There have been many protests against Iran’s compulsory hijab policies over the years, such as the My Stealthy Freedom movement started by the Iranian-American journalist and activist Masih Alinejad in 2014. In May of that year, Alinejad started a Facebook page that showcased photos of women in Iran without hijab as a way to protest the Iranian government’s restrictive dress codes for women. In just two years, the page gained over one million likes and international coverage, but it ultimately did not persuade the government to put an end to its compulsory hijab laws.
How Iran’s Government is Responding to Protests
As of early October 2022, protests have spread to over 80 cities in Iran and many other cities around the world. In Iran, several women have burned their headscarves while chanting “women, life, freedom” in protest of compulsory hijab laws.
In response to protesters, the Iranian government has arrested hundreds of people – including journalists – and security forces have attempted to suppress protests through harmful and even lethal means like teargas and live ammunition. As of October 26th, the death toll has surpassed 234 people, including 29 children.
Niloofar Hamedi, the Iranian journalist who originally broke the story of Mahsa Amini’s treatment by the police, has been in solitary confinement in Tehran’s Evin Prison since September 22, according to her lawyer.
Yalda Moaiery, a prominent Iranian photojournalist who has been published in multiple international magazines, was also arrested on September 19 while she was covering anti-state protests in Tehran. According to her father, she’s currently detained at Iran’s female-only Qarchak prison.
As of September 30, at least 28 journalists have been detained in Iran as a result of the protests.
Iran’s treatment of journalists is alarming but sadly, not surprising. Despite the fact that press freedom is enshrined in Article 24 of Iran’s constitution, Iran has been consistently regarded by Reporters Without Borders as one of the top ten worst countries for press freedom and a 1986 press law created a loophole for authorities to crack down on journalists if their reporting could “endanger the Islamic Republic.”
Iran’s police forces have also sought to suppress protests on university campuses. In early October, members of the Basij paramilitary group attacked students protesting at the elite Sharif University of Technology in Tehran. Over 100 protesters were arrested, many were subjected to teargas and live ammunition, and reportedly dozens were wounded by the police response.
Reports have come out about how security forces in Iran have even targeted teenage girls like 16-year-olds Nika Shakarami and Sarina Esmailzadeh. While Iranian officials claimed the girls committed suicide by jumping off the roof of buildings, their families and human rights organizations (Amnesty International and Iran Human Rights) say they were tortured and later killed by the security forces.
The Iranian government has also restricted or even completely shut down internet access in many parts of the country.
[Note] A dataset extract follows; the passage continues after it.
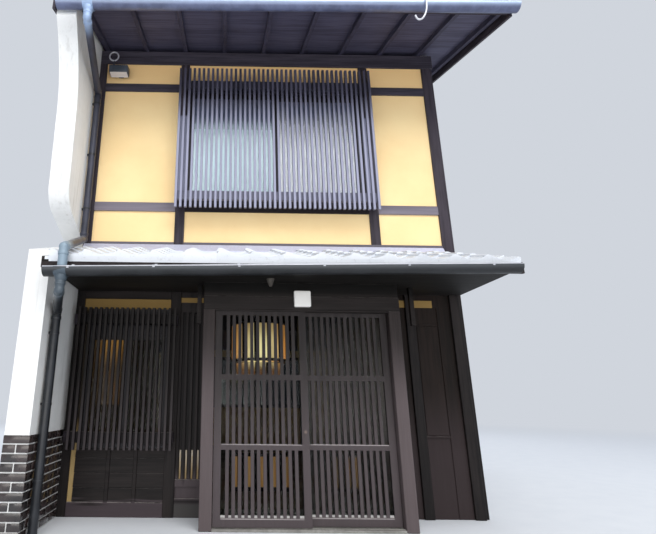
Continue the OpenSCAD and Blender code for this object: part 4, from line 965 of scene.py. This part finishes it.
# The points of the pipes are in the measures of the plan, whose middle lies here
plan_x, plan_y = 2.104, 2.760
hanger_x, hanger_step, outer_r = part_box("gutter_hangers")[0].x + 0.011, 0.6862, 0.065
outlets = []
for name, node, side, raised, fall, outlet_x in (("lower", "lower_gutter", -1, 0, 0.02, 0.215),
                                                 ("front", "main_gutters", -1, 0, 0.012, 0.160),
                                                 ("back", "main_gutters", 1, 0.12, 0.012, 0.160)):
    low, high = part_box(node)
    x0, length, z = low.x, high.x - low.x, low.z + outer_r + raised
    y = low.y + outer_r if side < 0 else high.y - outer_r
    # The rolled rim: a light bead, a painted highlight along the gutter's front edge.
    bead = eased(tube("bead", 14, 0.0070, length - 0.004, (length / 2, 0, 0), along_x), 0.002, 2)
    rim = [put(bead, (x0, y + side * (outer_r - 0.0075), z + 0.003), (0, -math.atan(fall), 0))]
    for i in range(6):
        x = hanger_x + i * hanger_step
        tip = eased(block("strap_tip", (x - 0.011, -0.006, -0.012), (x + 0.011, 0.006, 0.010)), 0.002)
        rim.append(put(tip, (0, y + side * (outer_r - 0.0062), z + (x - x0) * fall)))
    fixed(smooth(joined(name + "_gutter_rim", *rim)), bare_metal_and_highlight)
    x, y, z = outlet_x - plan_x, y - side * 0.0046, z + (outlet_x - plan_x - x0) * fall
    sleeve = tube("sleeve", 40, outer_r + 0.0045, 0.100, (x, y, z), along_x, "NOTHING")
    outlets.append(thicken(sawn(sleeve, z + 0.002, clear_outer=True), 0.003))
    funnel = taper("funnel", 28, 0.042, 0.054, 0.05, (x, y, z - outer_r - 0.012))
    outlets.append(eased(funnel, 0.004, 2))
fixed(smooth(joined("gutter_outlets", *outlets)), pipe_paint)


def collar(point, toward):
    """A socket round a pipe, a little way from the elbow at its end."""
    length, gap = 0.030, 0.040
    way = (Vector(toward) - Vector(point)).normalized()
    middle = Vector(point) + way * (gap + length / 2) - Vector((plan_x, plan_y, 0))
    ring = tube("collar", 28, 0.0425, length, middle, way.to_track_quat("Z", "Y").to_euler())
    return eased(ring, 0.003, 2)


for name, paint, run in (
        ("upper", pipe_paint, [(0.160, -1.070, 4.758), (0.160, -1.070, 4.648), (0.052, -0.150, 4.458),
                               (0.052, -0.150, 2.670), (0.215, -1.150, 2.256), (0.215, -1.150, 2.053)]),
        ("lower", dark_paint, [(0.215, -1.150, 2.003), (0.215, -1.150, 1.893), (0.052, -0.690, 1.798),
                               (0.052, -0.690, 0)]),
        ("back", dark_paint, [(0.160, 6.670, 4.878), (0.160, 6.670, 4.768), (0.042, 6.052, 4.458),
                              (0.042, 6.052, 0)])):
    rings = []
    for before, elbow, after in zip(run, run[1:], run[2:]):
        rings += [collar(elbow, before), collar(elbow, after)]
    fixed(smooth(joined(name + "_pipe_collars", *rings)), paint)

path = [(3.478, -1.128, 4.862), (3.480, -1.146, 4.866), (3.482, -1.152, 4.850), (3.480, -1.150, 4.767),
        (3.464, -1.150, 4.700), (3.436, -1.150, 4.640), (3.405, -1.150, 4.612), (3.378, -1.150, 4.612),
        (3.362, -1.150, 4.634), (3.356, -1.150, 4.662)]
line = bpy.data.curves.new("gutter_hook", "CURVE")
line.dimensions, line.bevel_depth, line.bevel_resolution, line.use_fill_caps = "3D", 0.009, 2, True
spline = line.splines.new("POLY")
spline.points.add(len(path) - 1)
for point, (x, y, z) in zip(spline.points, path):
    point.co = (x - plan_x, y - plan_y, z, 1)
spline.type, spline.order_u, spline.use_endpoint_u = "NURBS", 4, True
hook = bpy.data.objects.new("gutter_hook", line)
scene.collection.objects.link(hook)
lone(hook)
bpy.ops.object.convert(target="MESH")
fixed(smooth(bpy.context.object), bare_metal_and_highlight)


# THE FLOOD LAMP
# A cast housing on an arm over the left bay, with cooling fins on top and its glass underneath,
# turned down to the street. A metal ring stands on the plate above it.
housing = painted("flood_grey", (50, 58, 68), (68, 76, 88), 0.2, 0.4)
lamp_body = eased(copied("floodlight", "flood_body", lambda point: point.z < 4.9), 0.004, 2)
stem = eased(tube("stem", 20, 0.007, 0.110, (-1.912, -2.870, 4.890)), 0.001)
fins = repeat(eased(block("fins", (-0.092, -0.112, 0), (-0.088, -0.004, 0.012)), 0.001), 9, (0.0225, 0, 0))
put(fins, (-1.844, -2.812, 4.8795), (math.atan(40 / 120), 0, 0))
flood_body = smooth(joined("flood_body", lamp_body, stem, fins), 30)
fixed(flood_body, housing, replaces=("floodlight",))

ring_middle = (-1.918, -2.870, 5.006)
ring = primitive("flood_ring", bpy.ops.mesh.primitive_torus_add, (0.88, 1, 1), major_segments=40,
                 minor_segments=10, major_radius=0.060, minor_radius=0.0095, location=ring_middle,
                 rotation=along_y)
pick(ring, lambda middle, normal: (middle.x > -1.912 and middle.z < 4.985) or
     (middle.x < -1.948 and middle.z > 5.03))
bpy.ops.transform.resize(value=(1, 0.62, 1), center_override=ring_middle)
bpy.ops.object.mode_set(mode="OBJECT")
ring_metal = painted("galvanised_ring", (176, 177, 186), (206, 207, 214), 0.3, 0.35)
fixed(smooth(ring, 60), ring_metal)

pane = stepped(block("flood_lens", (-0.100, -0.046, -0.003), (0.100, 0.046, 0.001)),
               lambda middle, normal: normal.z < -0.9, (0.007, 0), (0.002, -0.002))
put(pane, (-1.844, -2.860, 4.760))
lens_grey, shader, place = new_finish("lens_grey", Coat_Weight=0.5, Coat_Roughness=0.1)
ribbed = noise(stretched(place, 1, 6, 6), 30, 2)
join_up(shader, mix(ribbed, (222, 214, 212), (240, 235, 232)), rough=(ribbed, 0.25, 0.4),
        bump=(ribbed, 0.2, 0.001))
fixed(pane, lens_grey)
Internet blackouts are incredibly dangerous for freedom of expression and freedom of the press, since they allow the Iranian government to control media narratives about what’s going on within the country, who and how many people have been arrested or killed, and what law enforcement responses have been to protests.
The last time there were widespread internet shutdowns in Iran was 2019, when the government cut off internet access nationwide for 10 days, costing the Iranian economy some $240 million in lost online transactions.
What You Can Do to Support Women and Freedom of Speech, Assembly and the Press in Iran
In just the past month alone, the news coming out of Iran has been nothing short of heartbreaking. Coupled with the ongoing Russian invasion of Ukraine and increasing political tension here in the U.S. as the midterm elections approach, it’s understandable that many of us are feeling overwhelmed by the amount of conflict going on in the world this year.
In times like these, it’s important to keep in mind this quote from the late Yale Law professor Robert M. Hutchins:
“The death of democracy is not likely to be an assassination from ambush. It will be a slow extinction from apathy, indifference, and undernourishment.”
Rather than giving in to apathy, we can support women, press freedom, and the freedoms of speech and assembly in Iran in some of the following ways:
- Stay up-to-date with what’s happening in Iran by listening to Iranians themselves. For starters, you could read this interview with the Committee to Protect Journalists’ senior researcher, Yeganeh Rezaian.
- Support reputable, nonprofit organizations that are striving to help Iranian women and protesters. Some examples include Equality Now, the Center for Human Rights in Iran, the Abdorrahman Boroumand Center for human rights in Iran, and the Women’s Foreign Policy Group.
- Learn more about the U.S.-Iran nuclear deal. Some activists in Iran are calling for President Biden to halt negotiations on the 2015 deal, which would provide sanctions relief to the Iranian government.
- Help Iranians evade internet restrictions and maintain free expression. You can do this by installing a snowflake proxy extension on your browser. This free service allows people in Iran to connect to the internet through a proxy on your browser without their internet history being tracked as yours.